No, by default — and that's deliberate. The tracker is timer-based: tap Start, set your pace, and it estimates distance and steps from time and speed. No GPS.
The target is meant to be approximate — about 10,000 steps or 90 minutes of walking. Whether a walk lands at 9,000 or 11,000 steps doesn't change your results, and people don't vary their pace enough to throw a time-based estimate off. Exact step-counting mostly matters when someone's selling a wearable. Timing keeps it simple and keeps the focus on the part that counts — that you walked.

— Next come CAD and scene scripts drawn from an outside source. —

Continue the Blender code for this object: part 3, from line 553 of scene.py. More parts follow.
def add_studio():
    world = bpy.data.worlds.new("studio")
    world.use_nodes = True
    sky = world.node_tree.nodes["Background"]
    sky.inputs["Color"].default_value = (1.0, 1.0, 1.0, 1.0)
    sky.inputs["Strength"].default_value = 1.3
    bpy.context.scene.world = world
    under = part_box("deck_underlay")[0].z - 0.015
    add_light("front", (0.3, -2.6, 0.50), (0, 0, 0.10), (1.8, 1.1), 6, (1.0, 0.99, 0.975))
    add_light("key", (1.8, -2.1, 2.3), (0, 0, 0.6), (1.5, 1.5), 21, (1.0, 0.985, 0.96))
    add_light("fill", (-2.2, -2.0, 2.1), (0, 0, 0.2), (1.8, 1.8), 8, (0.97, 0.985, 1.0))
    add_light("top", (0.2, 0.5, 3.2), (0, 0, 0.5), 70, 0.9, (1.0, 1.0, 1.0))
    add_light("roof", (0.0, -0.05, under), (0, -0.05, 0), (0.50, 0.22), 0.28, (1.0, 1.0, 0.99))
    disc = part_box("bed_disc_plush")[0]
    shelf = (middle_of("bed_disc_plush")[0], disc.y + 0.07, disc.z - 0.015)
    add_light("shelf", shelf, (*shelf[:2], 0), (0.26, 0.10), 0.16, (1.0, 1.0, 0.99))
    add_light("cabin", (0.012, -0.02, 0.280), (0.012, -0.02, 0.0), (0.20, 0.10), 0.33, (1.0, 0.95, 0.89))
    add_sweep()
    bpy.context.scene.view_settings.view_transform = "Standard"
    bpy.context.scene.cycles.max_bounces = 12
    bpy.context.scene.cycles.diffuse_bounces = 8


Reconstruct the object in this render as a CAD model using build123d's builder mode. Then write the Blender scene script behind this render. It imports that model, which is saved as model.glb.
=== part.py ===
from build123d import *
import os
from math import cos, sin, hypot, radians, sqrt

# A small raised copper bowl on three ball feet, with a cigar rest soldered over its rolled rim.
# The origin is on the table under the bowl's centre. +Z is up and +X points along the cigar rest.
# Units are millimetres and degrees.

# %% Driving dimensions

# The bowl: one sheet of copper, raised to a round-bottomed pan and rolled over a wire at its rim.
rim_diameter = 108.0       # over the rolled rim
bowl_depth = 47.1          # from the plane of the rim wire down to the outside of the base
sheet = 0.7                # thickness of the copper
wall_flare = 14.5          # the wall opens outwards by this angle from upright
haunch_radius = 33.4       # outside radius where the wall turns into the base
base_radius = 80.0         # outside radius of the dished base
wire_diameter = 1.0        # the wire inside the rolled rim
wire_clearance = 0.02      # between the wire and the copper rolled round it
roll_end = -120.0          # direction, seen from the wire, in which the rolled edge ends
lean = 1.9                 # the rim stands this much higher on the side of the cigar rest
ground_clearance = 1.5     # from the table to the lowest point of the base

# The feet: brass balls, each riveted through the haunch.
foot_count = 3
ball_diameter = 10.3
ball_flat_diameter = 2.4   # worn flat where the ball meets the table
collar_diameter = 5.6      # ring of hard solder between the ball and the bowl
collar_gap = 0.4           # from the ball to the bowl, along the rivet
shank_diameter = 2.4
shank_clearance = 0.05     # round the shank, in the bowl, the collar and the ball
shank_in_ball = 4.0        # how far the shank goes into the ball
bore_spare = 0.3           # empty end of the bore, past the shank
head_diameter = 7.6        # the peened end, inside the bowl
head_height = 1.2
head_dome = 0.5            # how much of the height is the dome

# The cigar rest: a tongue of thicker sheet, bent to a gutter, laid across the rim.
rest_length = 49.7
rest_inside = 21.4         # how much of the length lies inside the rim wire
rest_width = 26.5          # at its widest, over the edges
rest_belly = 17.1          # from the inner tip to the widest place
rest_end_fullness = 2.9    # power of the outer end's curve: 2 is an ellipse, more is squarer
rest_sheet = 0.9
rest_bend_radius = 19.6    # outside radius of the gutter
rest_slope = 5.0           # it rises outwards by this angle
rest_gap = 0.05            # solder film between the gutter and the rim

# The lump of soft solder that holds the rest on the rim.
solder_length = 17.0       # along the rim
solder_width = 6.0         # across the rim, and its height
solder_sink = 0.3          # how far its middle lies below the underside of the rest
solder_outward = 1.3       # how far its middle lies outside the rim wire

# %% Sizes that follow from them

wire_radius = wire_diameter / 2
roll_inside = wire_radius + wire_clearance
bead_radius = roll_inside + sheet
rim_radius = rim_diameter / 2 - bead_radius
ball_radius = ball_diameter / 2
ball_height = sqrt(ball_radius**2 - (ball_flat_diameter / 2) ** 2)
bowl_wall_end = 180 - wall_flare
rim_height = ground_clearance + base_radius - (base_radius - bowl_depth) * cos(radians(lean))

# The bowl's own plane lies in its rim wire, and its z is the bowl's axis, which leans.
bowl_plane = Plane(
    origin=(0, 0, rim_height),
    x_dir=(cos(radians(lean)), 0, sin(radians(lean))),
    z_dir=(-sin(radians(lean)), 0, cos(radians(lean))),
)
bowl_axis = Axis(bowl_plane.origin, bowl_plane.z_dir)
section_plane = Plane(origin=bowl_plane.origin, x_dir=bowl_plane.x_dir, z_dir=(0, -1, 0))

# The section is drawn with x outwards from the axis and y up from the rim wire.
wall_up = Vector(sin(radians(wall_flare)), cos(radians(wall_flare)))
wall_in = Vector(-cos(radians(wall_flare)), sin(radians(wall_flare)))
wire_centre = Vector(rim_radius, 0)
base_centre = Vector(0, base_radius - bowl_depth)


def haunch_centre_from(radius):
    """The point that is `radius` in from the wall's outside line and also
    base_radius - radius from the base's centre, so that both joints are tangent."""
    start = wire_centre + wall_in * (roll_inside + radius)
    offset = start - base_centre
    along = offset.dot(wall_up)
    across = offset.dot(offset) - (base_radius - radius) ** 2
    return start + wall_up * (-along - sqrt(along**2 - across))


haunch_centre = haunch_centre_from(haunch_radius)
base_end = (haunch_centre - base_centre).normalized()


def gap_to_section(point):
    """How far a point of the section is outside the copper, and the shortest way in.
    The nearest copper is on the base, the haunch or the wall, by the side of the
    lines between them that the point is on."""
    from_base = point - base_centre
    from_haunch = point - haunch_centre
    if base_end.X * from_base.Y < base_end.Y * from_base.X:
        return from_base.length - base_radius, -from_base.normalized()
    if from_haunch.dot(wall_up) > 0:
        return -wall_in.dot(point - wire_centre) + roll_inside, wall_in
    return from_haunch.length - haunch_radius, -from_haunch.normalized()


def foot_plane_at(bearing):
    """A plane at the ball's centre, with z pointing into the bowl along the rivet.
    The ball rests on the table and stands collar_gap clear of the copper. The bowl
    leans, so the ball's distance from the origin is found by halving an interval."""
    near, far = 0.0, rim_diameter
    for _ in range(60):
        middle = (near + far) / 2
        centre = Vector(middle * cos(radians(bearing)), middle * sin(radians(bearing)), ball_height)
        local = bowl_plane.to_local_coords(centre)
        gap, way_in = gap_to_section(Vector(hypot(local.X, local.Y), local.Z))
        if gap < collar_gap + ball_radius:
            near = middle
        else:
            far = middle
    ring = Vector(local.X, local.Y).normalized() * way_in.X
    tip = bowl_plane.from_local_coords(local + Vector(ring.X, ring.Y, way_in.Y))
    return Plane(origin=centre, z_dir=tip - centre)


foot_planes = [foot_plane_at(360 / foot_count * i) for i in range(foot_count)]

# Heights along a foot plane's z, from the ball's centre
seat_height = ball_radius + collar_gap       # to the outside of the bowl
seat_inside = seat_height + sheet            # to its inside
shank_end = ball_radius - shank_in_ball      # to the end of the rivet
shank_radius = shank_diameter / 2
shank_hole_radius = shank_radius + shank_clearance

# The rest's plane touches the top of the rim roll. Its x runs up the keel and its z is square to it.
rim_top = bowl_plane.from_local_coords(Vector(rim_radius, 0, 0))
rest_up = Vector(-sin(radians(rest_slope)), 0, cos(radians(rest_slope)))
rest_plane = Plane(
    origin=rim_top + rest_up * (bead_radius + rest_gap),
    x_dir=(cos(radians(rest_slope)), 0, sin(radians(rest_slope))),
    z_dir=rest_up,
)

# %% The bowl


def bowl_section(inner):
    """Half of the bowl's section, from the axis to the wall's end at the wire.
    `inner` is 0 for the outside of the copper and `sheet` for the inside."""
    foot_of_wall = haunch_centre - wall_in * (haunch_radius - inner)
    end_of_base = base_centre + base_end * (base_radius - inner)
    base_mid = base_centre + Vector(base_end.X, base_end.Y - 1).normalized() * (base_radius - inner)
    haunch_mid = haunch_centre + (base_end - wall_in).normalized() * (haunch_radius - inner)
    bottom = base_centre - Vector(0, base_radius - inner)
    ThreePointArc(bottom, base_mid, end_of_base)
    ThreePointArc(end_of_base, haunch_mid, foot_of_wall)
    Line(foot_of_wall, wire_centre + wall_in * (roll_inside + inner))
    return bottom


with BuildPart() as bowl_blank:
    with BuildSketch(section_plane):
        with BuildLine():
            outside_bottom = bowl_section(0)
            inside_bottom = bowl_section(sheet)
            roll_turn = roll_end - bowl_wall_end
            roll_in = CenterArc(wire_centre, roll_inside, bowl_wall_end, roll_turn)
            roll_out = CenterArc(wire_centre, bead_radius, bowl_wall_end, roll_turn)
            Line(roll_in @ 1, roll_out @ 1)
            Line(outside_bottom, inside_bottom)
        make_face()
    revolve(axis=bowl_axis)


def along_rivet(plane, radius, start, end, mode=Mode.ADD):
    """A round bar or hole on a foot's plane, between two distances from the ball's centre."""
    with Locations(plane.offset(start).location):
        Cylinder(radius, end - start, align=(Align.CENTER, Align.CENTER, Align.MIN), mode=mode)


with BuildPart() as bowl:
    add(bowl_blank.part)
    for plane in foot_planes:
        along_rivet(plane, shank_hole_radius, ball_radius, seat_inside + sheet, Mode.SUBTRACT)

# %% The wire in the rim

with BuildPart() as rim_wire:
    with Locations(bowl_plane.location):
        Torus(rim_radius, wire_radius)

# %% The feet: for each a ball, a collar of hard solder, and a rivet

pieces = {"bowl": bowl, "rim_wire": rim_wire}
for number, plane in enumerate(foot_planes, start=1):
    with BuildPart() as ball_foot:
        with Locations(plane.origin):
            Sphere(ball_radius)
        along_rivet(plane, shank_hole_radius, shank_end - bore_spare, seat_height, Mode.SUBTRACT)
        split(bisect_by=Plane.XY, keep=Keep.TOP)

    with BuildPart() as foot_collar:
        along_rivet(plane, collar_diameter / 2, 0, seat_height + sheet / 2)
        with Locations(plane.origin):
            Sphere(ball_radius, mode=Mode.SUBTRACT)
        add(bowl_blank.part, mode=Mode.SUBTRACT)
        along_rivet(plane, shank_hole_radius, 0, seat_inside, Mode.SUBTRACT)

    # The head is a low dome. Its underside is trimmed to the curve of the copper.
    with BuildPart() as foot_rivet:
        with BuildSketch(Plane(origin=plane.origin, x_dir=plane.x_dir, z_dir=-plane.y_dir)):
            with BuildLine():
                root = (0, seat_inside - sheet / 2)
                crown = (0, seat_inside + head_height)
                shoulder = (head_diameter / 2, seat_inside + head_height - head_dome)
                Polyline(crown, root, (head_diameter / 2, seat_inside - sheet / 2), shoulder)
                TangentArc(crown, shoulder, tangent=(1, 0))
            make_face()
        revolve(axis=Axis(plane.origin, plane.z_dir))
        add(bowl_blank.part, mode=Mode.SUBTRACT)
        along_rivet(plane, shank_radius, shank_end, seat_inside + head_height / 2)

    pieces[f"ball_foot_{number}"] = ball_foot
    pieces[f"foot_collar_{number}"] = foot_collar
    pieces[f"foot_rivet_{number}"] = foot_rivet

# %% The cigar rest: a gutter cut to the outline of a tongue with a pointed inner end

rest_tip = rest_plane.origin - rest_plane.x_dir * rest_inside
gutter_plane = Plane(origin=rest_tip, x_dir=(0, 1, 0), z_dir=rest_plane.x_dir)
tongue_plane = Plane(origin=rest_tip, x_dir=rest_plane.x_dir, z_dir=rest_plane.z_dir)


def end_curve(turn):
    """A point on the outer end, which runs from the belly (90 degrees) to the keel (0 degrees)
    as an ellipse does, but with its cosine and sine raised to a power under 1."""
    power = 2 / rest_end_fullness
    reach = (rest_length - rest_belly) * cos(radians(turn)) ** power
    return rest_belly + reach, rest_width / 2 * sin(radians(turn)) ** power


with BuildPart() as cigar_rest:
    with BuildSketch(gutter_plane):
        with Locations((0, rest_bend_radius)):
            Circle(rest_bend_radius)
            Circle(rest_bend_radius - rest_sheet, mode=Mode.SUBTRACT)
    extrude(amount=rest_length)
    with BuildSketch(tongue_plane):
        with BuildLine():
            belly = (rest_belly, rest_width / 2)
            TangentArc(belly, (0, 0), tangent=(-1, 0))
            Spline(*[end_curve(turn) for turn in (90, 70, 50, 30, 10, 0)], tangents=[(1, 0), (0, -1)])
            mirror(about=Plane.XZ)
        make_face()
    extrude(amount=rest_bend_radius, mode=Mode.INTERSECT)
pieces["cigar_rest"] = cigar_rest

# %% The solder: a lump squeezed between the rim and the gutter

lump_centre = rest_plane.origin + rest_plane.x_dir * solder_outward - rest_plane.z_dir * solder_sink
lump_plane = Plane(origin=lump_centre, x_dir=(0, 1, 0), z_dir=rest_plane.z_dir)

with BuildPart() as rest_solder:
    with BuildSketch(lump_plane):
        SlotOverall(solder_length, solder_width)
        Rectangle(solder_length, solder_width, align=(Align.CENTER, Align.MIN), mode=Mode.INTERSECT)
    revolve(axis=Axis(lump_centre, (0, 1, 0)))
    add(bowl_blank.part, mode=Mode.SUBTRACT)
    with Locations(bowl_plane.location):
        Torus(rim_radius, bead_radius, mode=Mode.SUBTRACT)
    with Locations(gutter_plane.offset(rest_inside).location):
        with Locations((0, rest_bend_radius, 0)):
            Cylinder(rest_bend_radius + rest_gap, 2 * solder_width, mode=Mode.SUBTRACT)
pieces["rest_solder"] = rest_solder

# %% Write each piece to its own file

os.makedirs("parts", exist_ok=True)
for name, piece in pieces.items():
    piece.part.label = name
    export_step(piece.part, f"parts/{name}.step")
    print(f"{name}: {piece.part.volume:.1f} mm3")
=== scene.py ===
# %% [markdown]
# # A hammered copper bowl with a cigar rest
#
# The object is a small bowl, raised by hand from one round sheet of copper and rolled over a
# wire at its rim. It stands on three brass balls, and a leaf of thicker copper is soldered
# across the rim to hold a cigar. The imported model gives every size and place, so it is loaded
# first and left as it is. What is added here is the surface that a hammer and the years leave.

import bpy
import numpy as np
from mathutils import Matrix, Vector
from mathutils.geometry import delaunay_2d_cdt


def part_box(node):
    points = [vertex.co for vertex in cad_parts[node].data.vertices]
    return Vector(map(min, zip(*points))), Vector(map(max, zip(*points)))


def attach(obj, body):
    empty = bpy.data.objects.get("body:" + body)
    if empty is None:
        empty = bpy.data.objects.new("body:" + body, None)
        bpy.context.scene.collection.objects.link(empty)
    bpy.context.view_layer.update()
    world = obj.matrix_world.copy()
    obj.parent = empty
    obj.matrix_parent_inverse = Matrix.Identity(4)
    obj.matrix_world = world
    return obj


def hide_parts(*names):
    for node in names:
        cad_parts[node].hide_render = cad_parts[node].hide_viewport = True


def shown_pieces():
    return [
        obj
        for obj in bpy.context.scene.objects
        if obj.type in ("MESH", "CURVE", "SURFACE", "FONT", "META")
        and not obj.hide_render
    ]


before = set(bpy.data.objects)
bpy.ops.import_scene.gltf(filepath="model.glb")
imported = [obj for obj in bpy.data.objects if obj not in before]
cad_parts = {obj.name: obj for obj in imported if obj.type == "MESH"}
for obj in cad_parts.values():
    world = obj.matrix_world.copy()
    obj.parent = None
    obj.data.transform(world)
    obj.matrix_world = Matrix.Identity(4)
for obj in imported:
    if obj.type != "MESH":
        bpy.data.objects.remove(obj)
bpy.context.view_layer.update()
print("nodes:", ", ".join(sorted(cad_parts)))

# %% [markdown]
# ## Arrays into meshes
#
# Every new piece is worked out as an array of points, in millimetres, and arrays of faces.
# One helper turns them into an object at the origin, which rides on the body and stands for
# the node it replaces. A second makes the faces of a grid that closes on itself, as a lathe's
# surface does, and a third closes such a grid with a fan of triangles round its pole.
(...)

Pause stops the timer while preserving elapsed time so far. Resume picks up from that point, which is useful for traffic lights, calls, or short errands. If the app closes mid-walk, the session can continue from the recorded start time when you reopen because the timestamps are what matter.
Yes. Before saving a session, Manual Duration lets you override the final elapsed time so the log matches reality. It is a correction tool for timer mistakes, not a replacement for using the timer. Clean timing keeps the step, distance, and calorie estimates more believable.
Yes. Use Log Other Activity for non-walking workouts. It records a session with duration and calorie burn without miscategorising it as a walk. That keeps the walking record focused on actual walking while still letting other activity contribute to your daily burn picture.
Your walking goal is a daily target in minutes — 90 minutes is the usual goal — set in your profile. That fits the timing approach: what matters is time on your feet, not a step count. The walking screen shows live progress toward today's target, and a 7-day view summarizes your recent average on the days you actually walked.
It is more of a practical benchmark than a sacred evidence-based threshold. Plenty of people improve health and fat-loss adherence below 10,000, and others may benefit from going above it. The more useful question is whether your step target is clearly better than your current baseline and realistic enough to repeat.